Case Study: Async APIs w/ Kestrel saved my butt - Scaling PHP Applications

Scaling PHP Applications (2014)

Case Study: Async APIs w/ Kestrel saved my butt

In terms of the scaling websites, background jobs is a pretty new technique. 3 or 4 years ago, Social APIs weren’t as common and running parts of the web request in the background was pretty much unheard of at all but the biggest websites.

Twitpic depends on the Twitter API for many site functions. When you upload a new picture, you have the option of posting it to Twitter or Facebook. When you comment on a photo, we push that comment to your Twitter stream too.

In the beginning, it was coded the naive way. Why? We simply didn’t know better. We were grassroots, bootstrapped programmers working at scale that was beyond our imagination. You can imagine our code looked something like this-

1 <?php

2 class Image_Controller extends Controller {

3

4 // When someone uploads a new image...

5 public function create() {

6

7 $image = new Image();

8 $image->process_image_upload();

9 $image->save();

10

11 // Generate the tweet text to send to Twitter..

12 // i.e, "Check out this cool pic. http://twitpic.com/abc123"

13 $tweet = $image->tweet();

14

15 // Post a tweet to Twitter through the API.

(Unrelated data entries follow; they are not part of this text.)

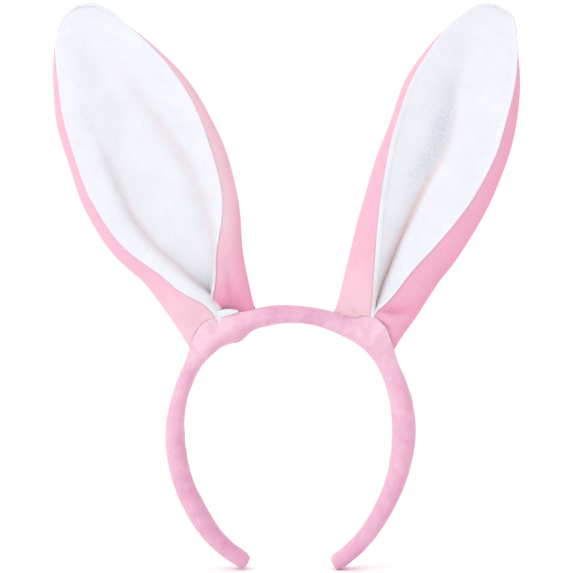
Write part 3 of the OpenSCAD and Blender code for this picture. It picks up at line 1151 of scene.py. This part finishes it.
def plain(name, colour, rough, scale, bump, metallic=0.0):
    """Moulded, foamed, twisted or drawn stuff with a little unevenness."""
    mat, shader = new_material(name)
    place_in = add(mat, "ShaderNodeTexCoord").outputs["Object"]
    grain = noise(mat, place_in, scale, 4, 0.6)
    base = ramp(mat, grain, [(0.3, shade_of(colour, 0.86)), (0.7, shade_of(colour, 1.05))])
    link(mat, base, shader.inputs["Base Color"])
    worn = ramp(mat, grain, [(0.3, (rough - 0.08,) * 3), (0.7, (min(1.0, rough + 0.06),) * 3)])
    link(mat, worn, shader.inputs["Roughness"])
    set_inputs(shader, Metallic=metallic)
    bumps(mat, shader, [(grain, bump, 0.0002)])
    return mat


def make_materials():
    band_speck = (0.86, 0.62, 0.72)
    pink_speck = (0.93, 0.74, 0.80)
    white_speck = (0.9, 0.9, 0.93)
    # Colours of the painted shade in the lining's creases, cool and warm, and the least share of each in its
    # mottle
    tints = [("cool_shade", (0.76, 0.76, 0.83), 0.25), ("warm_shade", (0.93, 0.73, 0.70), 0.8)]
    return {
        "band_plush": brushed("band_plush_nap", TONES["band"], band_speck, 0.35, 0.5, TONES["band_deep"]),
        "ear_pink": brushed("ear_pink_nap", TONES["ear_pink"], pink_speck, 0.3, 0.3, TONES["ear_deep"]),
        "ear_white": brushed("ear_white_nap", TONES["ear_white"], white_speck, 0.25, 0.35, None, tints),
        "interlining": plain("interlining_felt", TONES["interlining"], 0.9, 900, 0.4),
        "foam": plain("foam_pad", TONES["foam"], 0.95, 1400, 0.5),
        "core_plastic": plain("core_moulded", (0.42, 0.43, 0.45), 0.45, 300, 0.1),
        "rim_wire": plain("wire_drawn", (0.62, 0.62, 0.64), 0.35, 800, 0.1, 1.0),
        "thread": plain("thread_twist", TONES["thread"], 0.7, 2200, 0.5),
        "thread_white": plain("thread_white_twist", TONES["thread_white"], 0.7, 2200, 0.5),
    }


def paint(obj, mat):
    obj.data.materials.clear()
    obj.data.materials.append(mat)


# ---- Put together ----


def dress_band(obj, side, material, kind):
    """Paints a piece of the band, bakes its placement into its mesh and puts it in place of the CAD's pieces.
    """
    paint(obj, material)
    arm_blend(obj)
    if side < 0:
        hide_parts("left_arm_" + kind)
        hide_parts("crown_" + kind)
    else:
        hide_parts("right_arm_" + kind)


def make_band(materials):
    for word, side in (("left", -1), ("right", 1)):
        outer = facing(band_surface(side, 0.0, ARM_END + 0.3, RING), side)
        inner = facing(band_surface(side, COVER_T, ARM_END - 1.0, RING), side)
        cover = tube_solid("band_sleeve_" + word, outer, inner)
        # The sleeve's painted shade and random nap streaks, for its material
        set_value(cover, "nap_and_painted_shade", sleeve_nap_and_painted_shade(cover))
        dress_band(cover, side, materials["band_plush"], "cover")
        pad_out = facing(band_surface(side, COVER_T + 0.15, ARM_END - 1.2, PAD_RING), side)
        pad_in = facing(core_hollow(side, PAD_RING), side)
        pad = tube_solid("band_padding_" + word, pad_out, pad_in)
        dress_band(pad, side, materials["foam"], "foam")
        seam = threads("band_seam_" + word, seam_stitches(side), RADIUS["seam"], 6)
        dress_band(seam, side, materials["thread"], "cover_seam")
        tip = threads(word + "_arm_tip_stitches", tip_stitches(side), RADIUS["tip"], 8)
        paint(tip, materials["thread"])
        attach(tip, word + "_arm")
        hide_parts(word + "_arm_end_stitch")


def make_ear(name, ear, materials):
    node = name + "_ear_"
    outer = make_outer_panel(name, ear)
    middle = make_interlining(name, ear)
    lining = make_lining(name, ear)
    wire = threads(node + "wire", [rim_wire_path(ear)], RADIUS["wire"], 10)
    seam = threads(node + "rim_stitches", rim_stitch_paths(ear), RADIUS["rim"], 6)
    tacks = threads(node + "foot_tacks", tack_paths(ear), RADIUS["tack"], 8)
    pieces = [
        (outer, "outer_panel", "ear_pink"),
        (middle, "interlining", "interlining"),
        (lining, "lining", "ear_white"),
        (wire, "rim_wire", "rim_wire"),
        (seam, "rim_seam", "thread_white"),
        (tacks, "tack_stitches", "thread"),
    ]
    for obj, node_end, look in pieces:
        paint(obj, materials[look])
        ear_blend(obj)
        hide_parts(node + node_end)
    if name == "left":
        tail = tail_leaf(ear)
        paint(tail, materials["ear_white"])
        for word in ("cool_shade", "warm_shade"):
            set_value(tail, word, np.zeros(len(tail.data.vertices)))
        ear_blend(tail)


def make_stage():
    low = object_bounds()[0][2] - 0.0002
    mesh = bpy.data.meshes.new("floor")
    corners = [(-6, -6, low), (6, -6, low), (6, 6, low), (-6, 6, low)]
    mesh.from_pydata(corners, [], [(0, 1, 2, 3)])
    floor = new_object("floor", mesh)
    material, shader = new_material("floor_white")
    set_inputs(shader, Base_Color=(0.99, 0.99, 0.99, 1), Roughness=1.0, Specular_IOR_Level=0.0)
    paint(floor, material)


def make_lamp():
    data = bpy.data.lights.new("key", "AREA")
    data.shape = "SQUARE"
    data.size = 0.7
    data.energy = 4.5
    data.color = (1, 0.99, 0.98)
    lamp = new_object("key", data)
    lamp.location = (-1.1, -1.0, 1.1)
    aim = Vector((0, 0, 0.08)) - lamp.location
    lamp.rotation_euler = aim.to_track_quat("-Z", "Y").to_euler()


def make_light():
    """A white room that is brighter on the left and above, and one soft lamp at the upper left."""
    world = bpy.data.worlds.new("white_room")
    world.use_nodes = True
    background = world.node_tree.nodes["Background"]
    background.inputs["Color"].default_value = (1, 1, 1, 1)
    towards = add(world, "ShaderNodeTexCoord").outputs["Generated"]
    slope = add(world, "ShaderNodeVectorMath", operation="DOT_PRODUCT")
    slope.inputs[1].default_value = (-0.16, 0.0, 0.10)
    link(world, towards, slope.inputs[0])
    level = add(world, "ShaderNodeMath", operation="ADD")
    level.inputs[1].default_value = 1.06
    link(world, slope.outputs["Value"], level.inputs[0])
    link(world, level.outputs["Value"], background.inputs["Strength"])
    bpy.context.scene.world = world
    make_lamp()
    view = bpy.context.scene.view_settings
    view.view_transform = "Standard"
    view.look = "None"
    view.exposure = 0.0
    view.gamma = 1.0


def make_camera():
    data = bpy.data.cameras.new("photo_view")
    data.sensor_width = 36
    data.lens = 100
    distance = SEEN_WIDTH * data.lens / data.sensor_width
    camera = new_object("photo_view", data)
    camera.location = (LOOK_AT[0], -distance, LOOK_AT[1])
    camera.rotation_euler = (math.pi / 2, 0, 0)
    data.clip_start = 0.05
    data.clip_end = 30
    bpy.context.scene.camera = camera


def main():
    materials = make_materials()
    make_band(materials)
    for name, ear in EARS.items():
        make_ear(name, ear, materials)
    for node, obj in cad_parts.items():
        if node.endswith("_core"):
            paint(obj, materials["core_plastic"])
    make_stage()
    make_light()
    make_camera()


main()
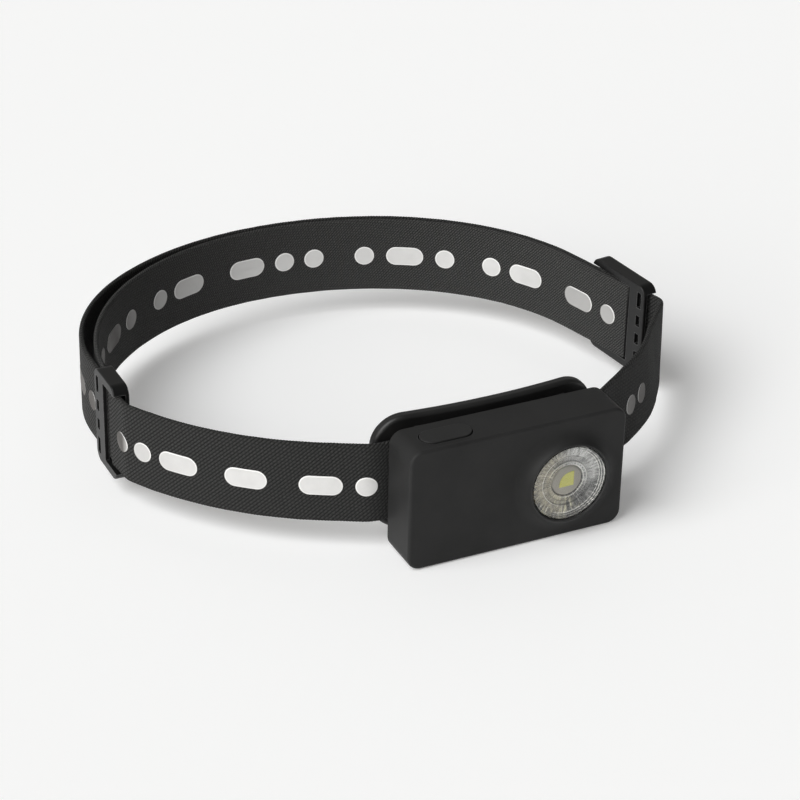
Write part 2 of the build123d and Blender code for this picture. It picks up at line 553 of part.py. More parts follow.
def strap_bracket():
    middle = PLATE_FRONT + PLATE_THICKNESS + PLATE_BEND
    ring = Circle(PLATE_BEND + PLATE_THICKNESS) - Circle(PLATE_BEND)
    bent = along_z(ring, PLATE_X, middle, PLATE_BOTTOM, PLATE_BOTTOM + PLATE_HEIGHT)
    outline = RectangleRounded(PLATE_WIDTH, PLATE_HEIGHT, PLATE_CORNER)
    plate = bent & along_y(outline, PLATE_X, PLATE_BOTTOM + PLATE_HEIGHT / 2, BACK, BACK + 20)
    faces = plate.faces().sort_by(SortBy.AREA)[-2:]
    plate = fillet(faces[0].edges() + faces[1].edges(), PLATE_EDGE_ROUND)
    reach = KNUCKLE_PITCH + KNUCKLE_LENGTH / 2 + KNUCKLE_GAP
    relief = along_x(Circle(KNUCKLE_RADIUS + KNUCKLE_CLEARANCE), HINGE_Y, HINGE_Z, -reach, reach)
    low_z = STRAP_BOTTOM - KEEPER_GAP - KEEPER_TIE
    high_z = STRAP_TOP + KEEPER_GAP + KEEPER_TIE
    front = BACK + KEEPER_GAP
    for side in (-1, 1):
        arm = side * (reach + KNUCKLE_LENGTH / 2)
        plate = plate + knuckle(arm, KNUCKLE_LENGTH)
        back = plate_front_at(side * KEEPER_X) + 1
        bar = Pos(side * KEEPER_X, front + KEEPER_THICKNESS / 2, (low_z + high_z) / 2)
        plate = plate + bar * Box(KEEPER_WIDTH, KEEPER_THICKNESS, high_z - low_z)
        for z in (low_z + KEEPER_TIE / 2, high_z - KEEPER_TIE / 2):
            plate = plate + Pos(side * KEEPER_X, (front + back) / 2, z) * Box(KEEPER_WIDTH, back - front, KEEPER_TIE)
    plate = plate - relief
    return plate - along_x(Circle(PIN_RADIUS), HINGE_Y, HINGE_Z, -LAMP_WIDTH, LAMP_WIDTH)


def tilt_pin():
    half = KNUCKLE_PITCH + KNUCKLE_LENGTH * 1.5 + KNUCKLE_GAP - 0.4
    return along_x(Circle(PIN_RADIUS), HINGE_Y, HINGE_Z, -half, half)


# ---- strap -----------------------------------------------------------------------------------------------
LEFT_CORNER = (-LAMP_WIDTH / 2 - LEFT_RUN, STRAP_Y + LEFT_RISE)
RIGHT_CORNER = (LAMP_WIDTH / 2 + RIGHT_RUN, STRAP_Y + RIGHT_RISE)
LEFT_STRAP_X = LEFT_CORNER[0] - LEFT_SLIDER_OUT
BACK_Y = STRAP_Y + BACK_DEPTH
BACK_RIGHT_REACH = LAMP_WIDTH / 2 + RIGHT_OUT - BACK_X
RIGHT_LINE = 90 + RIGHT_TILT


def rear_layer(inset, slack=0.0, sweep=0.0):
    """Centres of the two rear quarters, their semi-axes and the right quarter's last angle, for one layer."""
    rearmost = BACK_Y - inset - slack
    left = (BACK_X - LEFT_STRAP_X - inset, BACK_LEFT_DEPTH - inset - slack + sweep)
    right = (BACK_RIGHT_REACH - inset, BACK_RIGHT_DEPTH - inset - slack)
    turn = math.degrees(math.atan(math.tan(math.radians(RIGHT_TILT)) * right[1] / right[0]))
    return (BACK_X, rearmost - left[1]), left, (BACK_X, rearmost - right[1]), right, turn


def right_line_start(inset, slack=0.0):
    """Where a layer's right quarter ends and its straight stretch begins."""
    _, _, centre, axes, turn = rear_layer(inset, slack)
    return (centre[0] + axes[0] * math.cos(math.radians(turn)), centre[1] + axes[1] * math.sin(math.radians(turn)))


def right_line_point(inset, y):
    return meet(right_line_start(inset), RIGHT_LINE, (0, y), 0)


def ribbon(path):
    return extrude(Pos(0, 0, STRAP_BOTTOM) * trace(path, STRAP_THICKNESS), STRAP_WIDTH)


CLAMP_REACH = END_BAR + BAR_SLOT + MIDDLE_BAR    # clamping end of a slider to the far edge of its middle bar
RIGHT_COS = math.cos(math.radians(RIGHT_SLIDER_TURN))
LEFT_FRONT_END = BACK + LEFT_SLIDER_Y - LEFT_SLIDER_LENGTH / 2
RIGHT_FRONT_END = BACK + RIGHT_SLIDER_Y - RIGHT_SLIDER_LENGTH / 2 * RIGHT_COS
LEFT_JOIN = BACK + LEFT_SLIDER_Y + LEFT_SLIDER_LENGTH / 2 - CLAMP_REACH + MIDDLE_BAR / 2
RIGHT_JOIN = BACK + RIGHT_SLIDER_Y - RIGHT_JOIN_BACK
LEFT_INNER_END = LEFT_FRONT_END + FAR_BAR + LAYER_END_GAP
RIGHT_INNER_END = RIGHT_FRONT_END + CLAMP_REACH * RIGHT_COS + 2 * LAYER_END_GAP


def front_strap():
    left_exit = meet(LEFT_CORNER, 180 - LEFT_ANGLE, (0, STRAP_Y), 0)
    right_exit = meet(RIGHT_CORNER, RIGHT_ANGLE, (0, STRAP_Y), 0)
    left_kink = meet(LEFT_CORNER, 180 - LEFT_STEEP, (LEFT_STRAP_X, 0), 90)
    right_kink = meet(RIGHT_CORNER, RIGHT_STEEP, right_line_start(0), RIGHT_LINE)
    path = FilletPolyline(
        (LEFT_STRAP_X, LEFT_JOIN),
        left_kink,
        LEFT_CORNER,
        left_exit,
        right_exit,
        RIGHT_CORNER,
        right_kink,
        right_line_point(0, RIGHT_JOIN),
        radius=[LEFT_SLIDER_BEND, LEFT_BEND, LAMP_BEND, LAMP_BEND, RIGHT_BEND, RIGHT_SLIDER_BEND],
    )
    return ribbon(path)


def rear_strap(inset, left_end, right_end, slack=0.0, sweep=0.0):
    left_centre, left_axes, right_centre, right_axes, turn = rear_layer(inset, slack, sweep)
    left_x = left_centre[0] - left_axes[0]
    start = right_line_start(inset, slack)
    path = Line((left_x, left_end), (left_x, left_centre[1]))
    path += EllipticalCenterArc(left_centre, *left_axes, start_angle=90, arc_size=90)
    path += EllipticalCenterArc(right_centre, *right_axes, start_angle=turn, arc_size=90 - turn)
    path += Line(start, meet(start, RIGHT_LINE, (0, right_end), 0))
    return ribbon(path)


# ---- sliders ---------------------------------------------------------------------------------------------
def slider(length, clamp_end):
    """Two rails and their bars, in its own frame. The end bar, three rungs and the middle bar lie on the -X face
    towards the clamping end (+1 or -1 along Y), and one bar lies on the +X face at the other end."""
    middle_z = STRAP_MIDDLE_Z - SLIDER_DROP
    window = STRAP_WIDTH + 2 * SLIDER_WINDOW_GAP
    height = window + 2 * SLIDER_RAIL
    outline = RectangleRounded(length, height, SLIDER_CORNER)
    block = along_x(outline, 0, middle_z, -SLIDER_THICKNESS / 2, SLIDER_THICKNESS / 2)
    block = fillet(block.faces().filter_by(Axis.X).edges(), SLIDER_EDGE_ROUND)
    frame = block - Pos(0, 0, STRAP_MIDDLE_Z) * Box(SLIDER_THICKNESS + 2, length + 2, window)
    face = (SLIDER_THICKNESS - BAR_THICKNESS) / 2
    end = length / 2
    bars = (
        (-face, clamp_end * (end - END_BAR / 2), END_BAR),
        (-face, clamp_end * (end - CLAMP_REACH + MIDDLE_BAR / 2), MIDDLE_BAR),
        (face, clamp_end * (FAR_BAR / 2 - end), FAR_BAR),
    )
    for x, y, width in bars:
        frame = frame + (block & Pos(x, y, middle_z) * Box(BAR_THICKNESS, width, height))
    for number in (-1, 0, 1):
        rung = Pos(-face, clamp_end * (end - END_BAR - BAR_SLOT / 2), STRAP_MIDDLE_Z + number * RUNG_PITCH)
        frame = frame + rung * Box(BAR_THICKNESS, BAR_SLOT + 0.1, RUNG_HEIGHT)
    return frame


def left_slider():
    return Pos(LEFT_STRAP_X + LEFT_SLIDER_IN, BACK + LEFT_SLIDER_Y, 0) * slider(LEFT_SLIDER_LENGTH, 1)


def right_slider():
    turn = math.radians(RIGHT_SLIDER_TURN)
    front_x = right_line_point(0, RIGHT_FRONT_END)[0] - RIGHT_SLIDER_IN
    x = front_x - RIGHT_SLIDER_LENGTH / 2 * math.sin(turn)
    return Pos(x, BACK + RIGHT_SLIDER_Y, 0) * Rot(0, 0, RIGHT_SLIDER_TURN) * slider(RIGHT_SLIDER_LENGTH, -1)


# ---- write every piece -----------------------------------------------------------------------------------
PIECES = {
    "front_housing": front_housing,
    "rear_cover": rear_cover,
    "cover_seal": cover_seal,
    "cover_screws": cover_screws,
    "lens_seal": lens_seal,
    "lens_optic": lens_optic,
    "lens_holder": lens_holder,
    "led_board": led_board,
    "led_base": led_base,
    "led_phosphor": led_phosphor,
    "led_dome": led_dome,
    "thermal_pad": thermal_pad,
    "main_board": main_board,
    "driver_chips": driver_chips,
    "battery": battery,
    "battery_tape": battery_tape,
    "battery_tabs": battery_tabs,
    "mode_switch": mode_switch,
    "switch_plunger": switch_plunger,
    "power_button": power_button,
    "usb_receptacle": usb_receptacle,
    "usb_tongue": usb_tongue,
    "usb_cover": usb_cover,
    "usb_cover_anchor": usb_cover_anchor,
    "strap_bracket": strap_bracket,
    "tilt_pin": tilt_pin,
    "front_strap": front_strap,
    "rear_strap_outer": lambda: rear_strap(0, LEFT_JOIN, RIGHT_JOIN),
    "rear_strap_inner": lambda: rear_strap(LAYER_STEP, LEFT_INNER_END, RIGHT_INNER_END, INNER_SLACK, INNER_LEFT_SWEEP),
    "left_slider": left_slider,
    "right_slider": right_slider,
}

os.makedirs("parts", exist_ok=True)
for node, make in PIECES.items():
    export_step(make(), f"parts/{node}.step")
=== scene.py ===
"""The looks of a small headlamp on an elastic head strap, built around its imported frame, in metres."""

import math

import bpy
import numpy as np
from mathutils import Matrix, Vector


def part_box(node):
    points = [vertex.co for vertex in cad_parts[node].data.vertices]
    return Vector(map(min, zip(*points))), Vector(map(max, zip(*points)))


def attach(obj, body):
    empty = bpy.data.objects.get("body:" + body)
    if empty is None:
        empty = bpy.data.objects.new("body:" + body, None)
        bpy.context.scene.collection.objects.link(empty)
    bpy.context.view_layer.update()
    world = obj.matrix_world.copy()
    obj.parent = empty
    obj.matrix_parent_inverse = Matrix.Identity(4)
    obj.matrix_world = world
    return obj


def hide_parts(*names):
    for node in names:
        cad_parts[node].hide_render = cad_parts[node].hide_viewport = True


bl_info = {
    "name": "Headlamp looks",
    "version": (1, 0, 0),
    "blender": (4, 5, 0),
    "location": "View3D > Sidebar > Headlamp",
    "description": "Builds the webbing, printed marks, optic, finishes and studio of a small headlamp",
    "category": "Object",
}

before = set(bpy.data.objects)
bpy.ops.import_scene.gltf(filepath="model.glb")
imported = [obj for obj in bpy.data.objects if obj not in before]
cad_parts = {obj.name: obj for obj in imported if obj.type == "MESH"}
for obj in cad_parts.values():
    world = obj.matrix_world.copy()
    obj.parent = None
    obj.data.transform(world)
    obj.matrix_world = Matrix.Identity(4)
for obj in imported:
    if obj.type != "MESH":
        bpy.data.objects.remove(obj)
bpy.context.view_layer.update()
MM = 0.001

# ---- places that follow the frame -----------------------------------------------------------------
STRAP_LOW, STRAP_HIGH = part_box("front_strap")
LENS_LOW, LENS_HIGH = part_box("lens_optic")
LENS_CENTRE = (LENS_LOW + LENS_HIGH) / 2
STRAP_WIDTH = STRAP_HIGH.z - STRAP_LOW.z


# ---- paths of the webbing, in plan ----------------------------------------------------------------
def along(points, step):
    """The same line with its points spaced evenly, one step apart: each coordinate is read off against the length
    run so far."""
    run = np.concatenate([[0.0], np.cumsum(np.linalg.norm(np.diff(points, axis=0), axis=1))])
    places = np.linspace(0.0, run[-1], max(8, int(round(run[-1] / step)) + 1))
    return np.column_stack([np.interp(places, run, points[:, 0]), np.interp(places, run, points[:, 1])]), places


def rounded_run(corners, radii):
    """Straight runs between the corners, each corner replaced by an arc that touches both runs: its centre is one
    radius to the side of the turn."""
    corners = [np.array(c, float) for c in corners]
    points = [corners[0]]
    for before, corner, after, radius in zip(corners, corners[1:], corners[2:], radii):
        inward = (corner - before) / np.linalg.norm(corner - before)
        onward = (after - corner) / np.linalg.norm(after - corner)
        turn = math.atan2(inward[0] * onward[1] - inward[1] * onward[0], inward @ onward)
        start = corner - inward * radius * math.tan(abs(turn) / 2)
        side = math.copysign(1.0, turn)
        centre = start + side * radius * np.array([-inward[1], inward[0]])
        angle = math.atan2(start[1] - centre[1], start[0] - centre[0]) + np.linspace(0, turn, 48)
        points.extend(np.column_stack([centre[0] + radius * np.cos(angle), centre[1] + radius * np.sin(angle)]))
    points.append(corners[-1])
    return np.array(points)


def crossing(point, angle, other, other_angle):
    """Where two lines in plan cross, each given by a point and its angle from X in degrees."""
    a = np.array([math.cos(math.radians(angle)), math.sin(math.radians(angle))])
    b = np.array([math.cos(math.radians(other_angle)), math.sin(math.radians(other_angle))])
    shift = np.array(other, float) - np.array(point, float)
    return np.array(point, float) + a * (shift[0] * b[1] - shift[1] * b[0]) / (a[0] * b[1] - a[1] * b[0])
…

16 Twitter::post_tweet($image->user, $tweet);

17

18 }

19 }

Programmatically, this makes sense. But it’s the wrong way to tackle interacting with 3rd party APIs at any scale. EVEN if you’re still small. Why? Because even the best case scenario sucks. Since PHP blocks on I/O, API requests are going to take 1-2s to process, no matter what. Everytime a user uploaded an image, we’d tack on 1 or 2 seconds to post the tweet to Twitter.

You can argue it’s not a big deal because they’re uploading a file- they’re not going to notice an extra few seconds. But what about commenting? We want to post a tweet when they make a comment, a normally fast operation, made slow because of the API interaction.

And it’s not a dig at Twitter. ALL HTTP APIs are slow. It’s the nature of the beast, when you go over the network to hit an API across the country, it’s going to add latency.

The worst-case scenario

Forget user experience, doing it this way leads to some serious problems. Your website becomes dependent on someone else. Remember when Twitter used to crash on a weekly basis? If you were working with the Twitter API like us, Twitter going down would crash your website too! Fail whales for everyone.

Remember how I said that each pesky API call takes 1-2 seconds because PHP blocks and waits for the response? Well, what happens when the API requests take a very long time (5+ seconds) to respond? It sits there waiting for a response, unable to process any new HTTP requests. And when Twitter goes down, these “blocked” PHP processes, sit there.. waiting for a response or to hit their timeout.

On a busy website, this can QUICKLY eat up all of your available PHP processes. When you’re posting 100+ images per second to Twitter, and Twitter goes down, that means you’re effectively blocking 100+ PHP processes every second as they wait for the Twitter API to responsd or time out- making them unable to serve any other incoming requests.

It causes a domino effect of sorts and will eventually take down the entire site when you run out of available (non-blocked) PHP processes.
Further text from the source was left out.